A primeira é a entrega direta dos lucros, com os quais qualquer governo consegue fidelidade dos uniformizados aos quais, na realidade, se subordina.
A militarização é tanto um projeto como um modo de governar. Acompanha-lhe os aeroportos, a ordem interna e os mais variados aspectos da vida – Raúl Zibechi
A segunda é o argumento da segurança nacional apresentado pelos governos. No Chile, era a luta contra o comunismo. No México, a fronteira sul, com a justificativa da migração e o tráfico.
A terceira é que a militarização é tanto um projeto como um modo de governar. Acompanha-lhe os aeroportos, a ordem interna e os mais variados aspectos da vida. Pela força, conseguem romper a legalidade a seu favor, como as normas orçamentárias.
Observamos processos de militarização dos Estados Unidos, Rússia e China ao conjunto dos países latino-americanos. Consiste no controle de geografias rurais e urbanas por homens armados a serviço do capital, para controlar os povos que resistem a pilhagem.
Não se trata da maldade de um presidente ou de um governo.
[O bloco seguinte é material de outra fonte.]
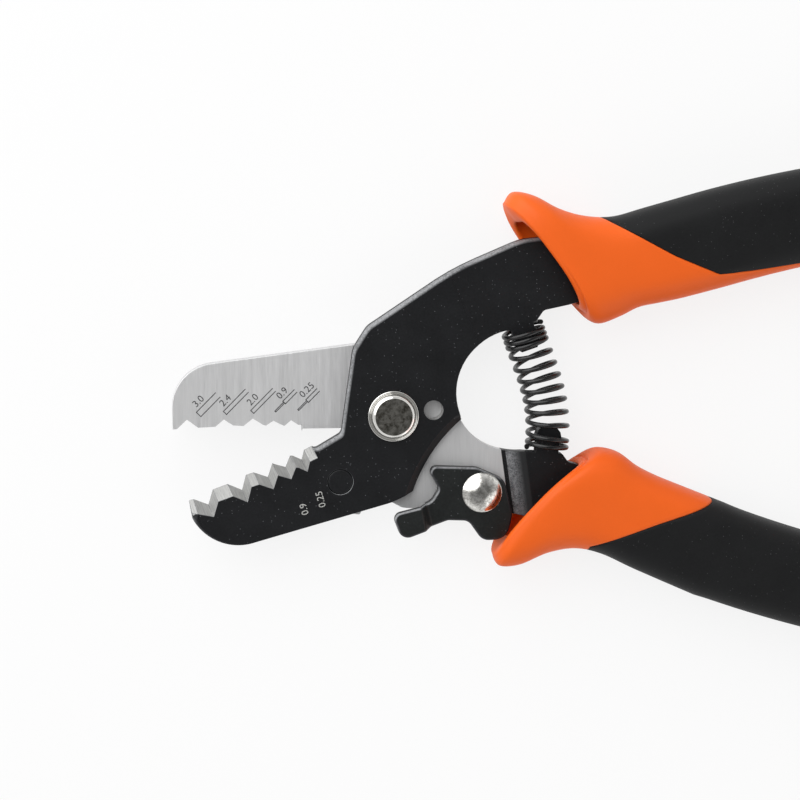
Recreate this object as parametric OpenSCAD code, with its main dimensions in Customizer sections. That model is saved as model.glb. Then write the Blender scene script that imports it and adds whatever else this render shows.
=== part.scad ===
// Fibre stripper: two crossing plate levers on one pivot, a bowed return spring,
// a swinging lock lever and two-colour hand grips. Millimetres.
// Origin: the pivot axis at the back face of the pivot nut, +X towards the handles, +Z to the front.

/* [Plates] */
// Thickness of each lever plate
plate_t = 2.5; // [2.2:0.1:2.8]
// Radius of the throat between the levers
throat_r = 11.8; // [11.3:0.1:12.1]
// Radius of the hole beside the pivot
side_hole_r = 1.87; // [1.2:0.05:2.2]

/* [Jaws] */
// Angle of the stripping teeth's bevel from the plate's normal
bevel = 41; // [30:1:45]
// Closing angle of the levers
close_angle = 23; // [21:0.5:24]
// Width of the chamfer round the lower jaw's nose
nose_chamfer = 1.1; // [0.4:0.1:1.6]
// Width of the bevel along the plate's lower right edge
edge_bevel = 1.5; // [0.6:0.1:1.9]

/* [Pivot] */
// Radius of the pivot bolt's head
head_r = 4.9; // [4.2:0.1:5.1]
// Height of the pivot bolt's head
head_h = 1.5; // [1.1:0.1:2.2]
// Radius of the bolt's shoulder in the plates
shoulder_r = 3.2; // [2.9:0.1:3.6]
// Radius of the bolt's threaded end
thread_r = 2.5; // [2:0.1:2.7]
// Radius of the washer behind the plates
washer_r = 5; // [4.7:0.1:5.4]
// Thickness of the washer behind the plates
washer_t = 1; // [0.6:0.1:1.4]
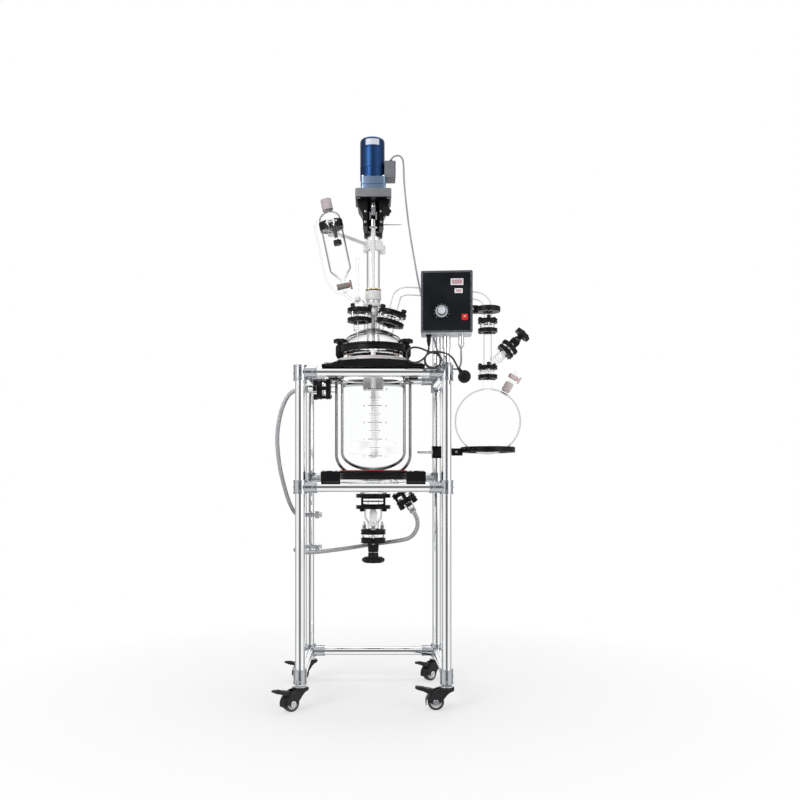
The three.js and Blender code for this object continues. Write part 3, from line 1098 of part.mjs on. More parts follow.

Não duvido desse extremo, mas não é o central. Estamos diante de um sistema que para estender sua agonia, precisa implementar figuras nascidas no século XX, que são os temas de Giorgio Agamben: o estado de exceção como forma de governo, a guerra civil legal contra os não integráveis e o campo de concentração a céu aberto, vigiado por paramilitares.